** WHAT IS EXPECTED **
Return the full listing exactly as it is written.

** SUPPLIED MATERIAL **
++++++

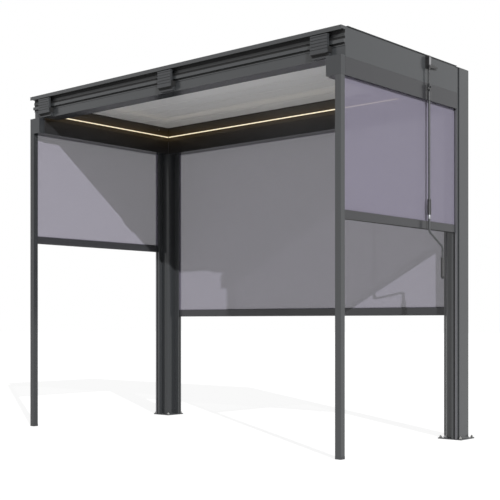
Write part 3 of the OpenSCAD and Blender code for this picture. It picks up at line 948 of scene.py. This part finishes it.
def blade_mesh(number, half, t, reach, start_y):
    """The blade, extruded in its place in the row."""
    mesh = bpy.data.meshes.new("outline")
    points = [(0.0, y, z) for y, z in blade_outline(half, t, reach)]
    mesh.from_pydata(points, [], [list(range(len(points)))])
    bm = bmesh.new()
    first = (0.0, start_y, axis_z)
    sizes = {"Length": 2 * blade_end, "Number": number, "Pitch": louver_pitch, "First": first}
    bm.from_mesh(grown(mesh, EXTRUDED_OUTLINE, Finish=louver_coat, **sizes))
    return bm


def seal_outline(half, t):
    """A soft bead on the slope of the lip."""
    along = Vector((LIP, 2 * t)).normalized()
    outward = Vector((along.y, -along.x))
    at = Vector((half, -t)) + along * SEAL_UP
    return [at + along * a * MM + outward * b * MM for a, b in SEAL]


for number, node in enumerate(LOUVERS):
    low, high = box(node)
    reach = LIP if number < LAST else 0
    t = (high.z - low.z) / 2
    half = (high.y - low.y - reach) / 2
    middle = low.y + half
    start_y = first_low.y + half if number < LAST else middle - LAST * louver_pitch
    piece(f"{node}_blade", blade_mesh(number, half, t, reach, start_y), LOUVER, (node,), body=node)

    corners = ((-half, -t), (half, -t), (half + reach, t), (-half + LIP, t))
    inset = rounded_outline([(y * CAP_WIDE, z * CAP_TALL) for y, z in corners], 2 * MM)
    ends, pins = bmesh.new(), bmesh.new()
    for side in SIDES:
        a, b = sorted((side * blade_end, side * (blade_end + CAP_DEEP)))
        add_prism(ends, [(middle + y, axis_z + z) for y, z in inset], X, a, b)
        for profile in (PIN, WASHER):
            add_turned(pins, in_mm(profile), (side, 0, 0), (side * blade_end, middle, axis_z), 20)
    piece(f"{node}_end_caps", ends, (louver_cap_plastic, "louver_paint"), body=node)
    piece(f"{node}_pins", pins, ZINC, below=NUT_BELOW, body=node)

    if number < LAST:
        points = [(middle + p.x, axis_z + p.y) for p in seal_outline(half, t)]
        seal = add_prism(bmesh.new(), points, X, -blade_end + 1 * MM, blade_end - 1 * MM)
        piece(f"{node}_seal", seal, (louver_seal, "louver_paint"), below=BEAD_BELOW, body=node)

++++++

** TASK SOLUTION **
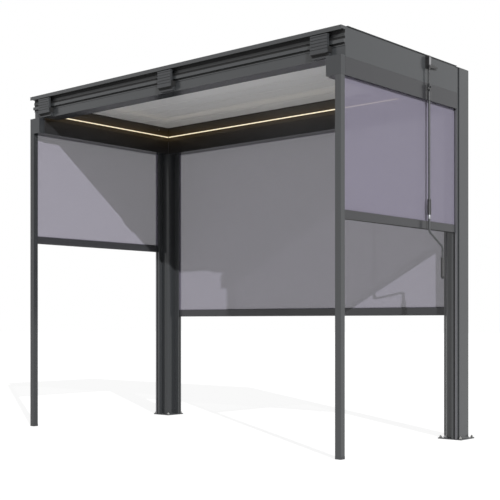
Write part 3 of the OpenSCAD and Blender code for this picture. It picks up at line 948 of scene.py. This part finishes it.
def blade_mesh(number, half, t, reach, start_y):
    """The blade, extruded in its place in the row."""
    mesh = bpy.data.meshes.new("outline")
    points = [(0.0, y, z) for y, z in blade_outline(half, t, reach)]
    mesh.from_pydata(points, [], [list(range(len(points)))])
    bm = bmesh.new()
    first = (0.0, start_y, axis_z)
    sizes = {"Length": 2 * blade_end, "Number": number, "Pitch": louver_pitch, "First": first}
    bm.from_mesh(grown(mesh, EXTRUDED_OUTLINE, Finish=louver_coat, **sizes))
    return bm


def seal_outline(half, t):
    """A soft bead on the slope of the lip."""
    along = Vector((LIP, 2 * t)).normalized()
    outward = Vector((along.y, -along.x))
    at = Vector((half, -t)) + along * SEAL_UP
    return [at + along * a * MM + outward * b * MM for a, b in SEAL]


for number, node in enumerate(LOUVERS):
    low, high = box(node)
    reach = LIP if number < LAST else 0
    t = (high.z - low.z) / 2
    half = (high.y - low.y - reach) / 2
    middle = low.y + half
    start_y = first_low.y + half if number < LAST else middle - LAST * louver_pitch
    piece(f"{node}_blade", blade_mesh(number, half, t, reach, start_y), LOUVER, (node,), body=node)

    corners = ((-half, -t), (half, -t), (half + reach, t), (-half + LIP, t))
    inset = rounded_outline([(y * CAP_WIDE, z * CAP_TALL) for y, z in corners], 2 * MM)
    ends, pins = bmesh.new(), bmesh.new()
    for side in SIDES:
        a, b = sorted((side * blade_end, side * (blade_end + CAP_DEEP)))
        add_prism(ends, [(middle + y, axis_z + z) for y, z in inset], X, a, b)
        for profile in (PIN, WASHER):
            add_turned(pins, in_mm(profile), (side, 0, 0), (side * blade_end, middle, axis_z), 20)
    piece(f"{node}_end_caps", ends, (louver_cap_plastic, "louver_paint"), body=node)
    piece(f"{node}_pins", pins, ZINC, below=NUT_BELOW, body=node)

    if number < LAST:
        points = [(middle + p.x, axis_z + p.y) for p in seal_outline(half, t)]
        seal = add_prism(bmesh.new(), points, X, -blade_end + 1 * MM, blade_end - 1 * MM)
        piece(f"{node}_seal", seal, (louver_seal, "louver_paint"), below=BEAD_BELOW, body=node)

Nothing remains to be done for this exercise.